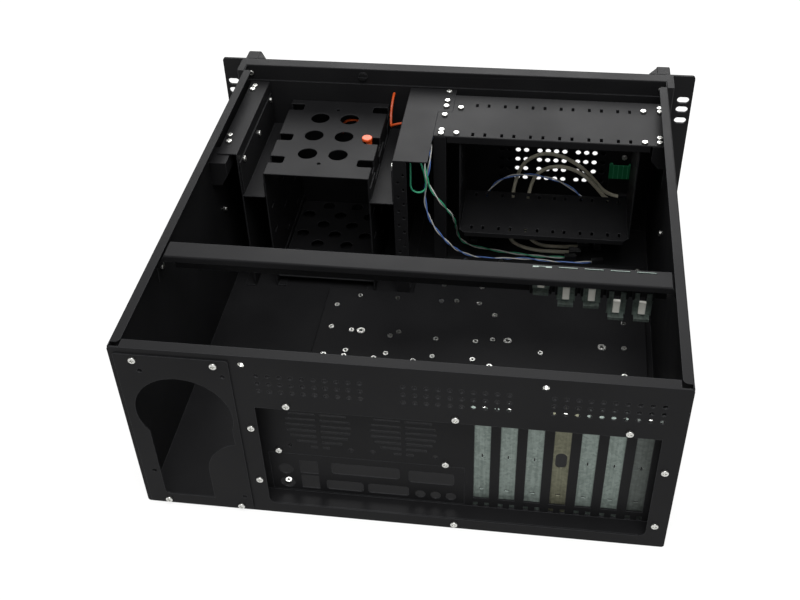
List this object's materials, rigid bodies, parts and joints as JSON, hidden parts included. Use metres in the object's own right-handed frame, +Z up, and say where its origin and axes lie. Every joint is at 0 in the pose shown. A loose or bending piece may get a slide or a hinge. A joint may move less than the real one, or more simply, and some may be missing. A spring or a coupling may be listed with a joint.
{
  "type": "empty rackmount server case",
  "caption": "Lidless rack-height steel case with rack ears and bow handles, raised board tray, drive cages, cross brace with sliding card clamps, slotted rear recess and loose front leads",
  "frame": {"origin": "underside of the floor, midway between the side walls, 220 mm in front of the rear face", "axes": "+Z up, -Y out of the front towards the handles, +X towards the power supply opening"},
  "size_m": [0.4826, 0.485, 0.177],
  "materials": {
    "black_steel": "satin",
    "zinc_steel": "galvanised",
    "screw_steel": "bright",
    "handle_metal": "satin",
    "black_plastic": "matt",
    "lamp_plastic": "gloss",
    "circuit_board": "gloss",
    "grey_cable": "satin",
    "green_wire": "satin",
    "blue_wire": "satin",
    "yellow_wire": "satin",
    "orange_wire": "satin",
    "white_rubber": "matt"
  },
  "bodies": {
    "case": {"chassis_tub": "black_steel", "motherboard_tray": "black_steel", "rear_panel": "black_steel", "psu_plate": "black_steel", "rear_pan": "black_steel", "io_shield": "zinc_steel", "slot_cover_1": "zinc_steel", "slot_cover_2": "zinc_steel", "slot_cover_3": "zinc_steel", "slot_cover_4": "zinc_steel", "slot_cover_5": "zinc_steel", "slot_cover_6": "zinc_steel", "slot_cover_7": "zinc_steel", "cross_brace": "black_steel", "clamp_guides": "zinc_steel", "front_wall": "black_steel", "front_bezel": "black_steel", "rack_ear_left": "black_steel", "rack_ear_right": "black_steel", "handle_left": "handle_metal", "handle_right": "handle_metal", "left_support": "black_steel", "wall_block_left": "black_steel", "centre_support": "black_steel", "cage_hanger_left": "black_steel", "cage_hanger_right": "black_steel", "hdd_cage": "black_steel", "hdd_cage_floor": "black_steel", "bay_bracket": "black_steel", "bay_cage": "black_steel", "bay_post_left": "black_steel", "bay_rail_right": "black_steel", "switch_bodies": "black_plastic", "status_leds": "lamp_plastic", "usb_board": "circuit_board", "usb_sockets": "zinc_steel", "usb_lead_a": "grey_cable", "usb_lead_b": "grey_cable", "power_lead": "green_wire", "led_lead": "blue_wire", "reset_lead": "green_wire", "arch_lead": "yellow_wire", "orange_lead": "orange_wire", "drive_lead": "orange_wire", "lead_plugs": "black_plastic", "rear_screws": "screw_steel", "inner_screws": "screw_steel", "orange_cap": "orange_wire"},
    "power_button": {"power_button": "black_plastic"},
    "reset_button": {"reset_button": "black_plastic"},
    "clamp_1": {"card_clamp_1": "zinc_steel", "clamp_pad_1": "white_rubber"},
    "clamp_2": {"card_clamp_2": "zinc_steel", "clamp_pad_2": "white_rubber"},
    "clamp_3": {"card_clamp_3": "zinc_steel", "clamp_pad_3": "white_rubber"},
    "clamp_4": {"card_clamp_4": "zinc_steel", "clamp_pad_4": "white_rubber"},
    "clamp_5": {"card_clamp_5": "zinc_steel", "clamp_pad_5": "white_rubber"}
  },
  "joints": [
    {"name": "power_press", "type": "slide", "parent": "case", "child": "power_button", "axis": [0, 1, 0], "range_m": [0, 0.0025], "stiffness_N_per_m": 300},
    {"name": "reset_press", "type": "slide", "parent": "case", "child": "reset_button", "axis": [0, 1, 0], "range_m": [0, 0.0015], "stiffness_N_per_m": 300},
    {"name": "clamp_1_slide", "type": "slide", "parent": "case", "child": "clamp_1", "axis": [0, 0, 1], "range_m": [-0.023, 0]},
    {"name": "clamp_2_slide", "type": "slide", "parent": "case", "child": "clamp_2", "axis": [0, 0, 1], "range_m": [-0.0125, 0.0104]},
    {"name": "clamp_3_slide", "type": "slide", "parent": "case", "child": "clamp_3", "axis": [0, 0, 1], "range_m": [-0.0125, 0.0104]},
    {"name": "clamp_4_slide", "type": "slide", "parent": "case", "child": "clamp_4", "axis": [0, 0, 1], "range_m": [-0.002, 0.0209]},
    {"name": "clamp_5_slide", "type": "slide", "parent": "case", "child": "clamp_5", "axis": [0, 0, 1], "range_m": [-0.002, 0.0209]}
  ]
}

■ ■ ■ ■ ■ ■ ■

Write out the whole listing again. Match it word for word.

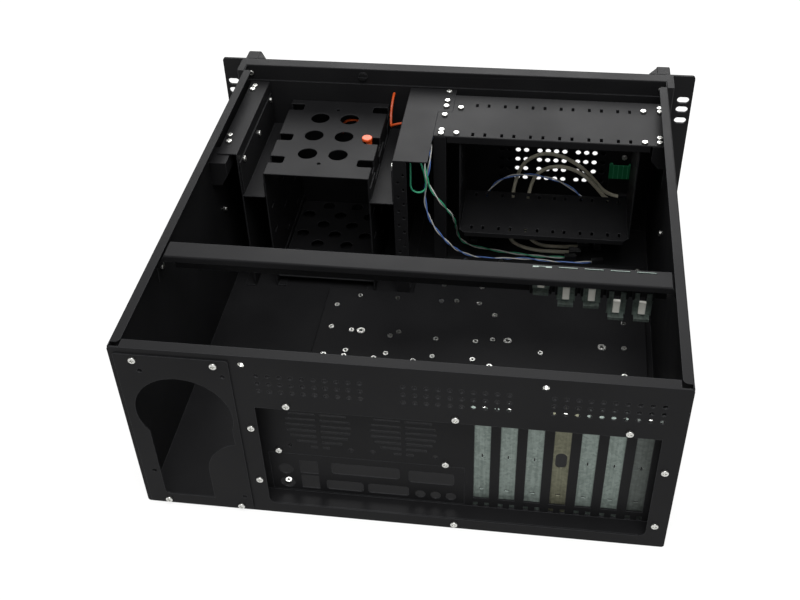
List this object's materials, rigid bodies, parts and joints as JSON, hidden parts included. Use metres in the object's own right-handed frame, +Z up, and say where its origin and axes lie. Every joint is at 0 in the pose shown. A loose or bending piece may get a slide or a hinge. A joint may move less than the real one, or more simply, and some may be missing. A spring or a coupling may be listed with a joint.
{
  "type": "empty rackmount server case",
  "caption": "Lidless rack-height steel case with rack ears and bow handles, raised board tray, drive cages, cross brace with sliding card clamps, slotted rear recess and loose front leads",
  "frame": {"origin": "underside of the floor, midway between the side walls, 220 mm in front of the rear face", "axes": "+Z up, -Y out of the front towards the handles, +X towards the power supply opening"},
  "size_m": [0.4826, 0.485, 0.177],
  "materials": {
    "black_steel": "satin",
    "zinc_steel": "galvanised",
    "screw_steel": "bright",
    "handle_metal": "satin",
    "black_plastic": "matt",
    "lamp_plastic": "gloss",
    "circuit_board": "gloss",
    "grey_cable": "satin",
    "green_wire": "satin",
    "blue_wire": "satin",
    "yellow_wire": "satin",
    "orange_wire": "satin",
    "white_rubber": "matt"
  },
  "bodies": {
    "case": {"chassis_tub": "black_steel", "motherboard_tray": "black_steel", "rear_panel": "black_steel", "psu_plate": "black_steel", "rear_pan": "black_steel", "io_shield": "zinc_steel", "slot_cover_1": "zinc_steel", "slot_cover_2": "zinc_steel", "slot_cover_3": "zinc_steel", "slot_cover_4": "zinc_steel", "slot_cover_5": "zinc_steel", "slot_cover_6": "zinc_steel", "slot_cover_7": "zinc_steel", "cross_brace": "black_steel", "clamp_guides": "zinc_steel", "front_wall": "black_steel", "front_bezel": "black_steel", "rack_ear_left": "black_steel", "rack_ear_right": "black_steel", "handle_left": "handle_metal", "handle_right": "handle_metal", "left_support": "black_steel", "wall_block_left": "black_steel", "centre_support": "black_steel", "cage_hanger_left": "black_steel", "cage_hanger_right": "black_steel", "hdd_cage": "black_steel", "hdd_cage_floor": "black_steel", "bay_bracket": "black_steel", "bay_cage": "black_steel", "bay_post_left": "black_steel", "bay_rail_right": "black_steel", "switch_bodies": "black_plastic", "status_leds": "lamp_plastic", "usb_board": "circuit_board", "usb_sockets": "zinc_steel", "usb_lead_a": "grey_cable", "usb_lead_b": "grey_cable", "power_lead": "green_wire", "led_lead": "blue_wire", "reset_lead": "green_wire", "arch_lead": "yellow_wire", "orange_lead": "orange_wire", "drive_lead": "orange_wire", "lead_plugs": "black_plastic", "rear_screws": "screw_steel", "inner_screws": "screw_steel", "orange_cap": "orange_wire"},
    "power_button": {"power_button": "black_plastic"},
    "reset_button": {"reset_button": "black_plastic"},
    "clamp_1": {"card_clamp_1": "zinc_steel", "clamp_pad_1": "white_rubber"},
    "clamp_2": {"card_clamp_2": "zinc_steel", "clamp_pad_2": "white_rubber"},
    "clamp_3": {"card_clamp_3": "zinc_steel", "clamp_pad_3": "white_rubber"},
    "clamp_4": {"card_clamp_4": "zinc_steel", "clamp_pad_4": "white_rubber"},
    "clamp_5": {"card_clamp_5": "zinc_steel", "clamp_pad_5": "white_rubber"}
  },
  "joints": [
    {"name": "power_press", "type": "slide", "parent": "case", "child": "power_button", "axis": [0, 1, 0], "range_m": [0, 0.0025], "stiffness_N_per_m": 300},
    {"name": "reset_press", "type": "slide", "parent": "case", "child": "reset_button", "axis": [0, 1, 0], "range_m": [0, 0.0015], "stiffness_N_per_m": 300},
    {"name": "clamp_1_slide", "type": "slide", "parent": "case", "child": "clamp_1", "axis": [0, 0, 1], "range_m": [-0.023, 0]},
    {"name": "clamp_2_slide", "type": "slide", "parent": "case", "child": "clamp_2", "axis": [0, 0, 1], "range_m": [-0.0125, 0.0104]},
    {"name": "clamp_3_slide", "type": "slide", "parent": "case", "child": "clamp_3", "axis": [0, 0, 1], "range_m": [-0.0125, 0.0104]},
    {"name": "clamp_4_slide", "type": "slide", "parent": "case", "child": "clamp_4", "axis": [0, 0, 1], "range_m": [-0.002, 0.0209]},
    {"name": "clamp_5_slide", "type": "slide", "parent": "case", "child": "clamp_5", "axis": [0, 0, 1], "range_m": [-0.002, 0.0209]}
  ]
}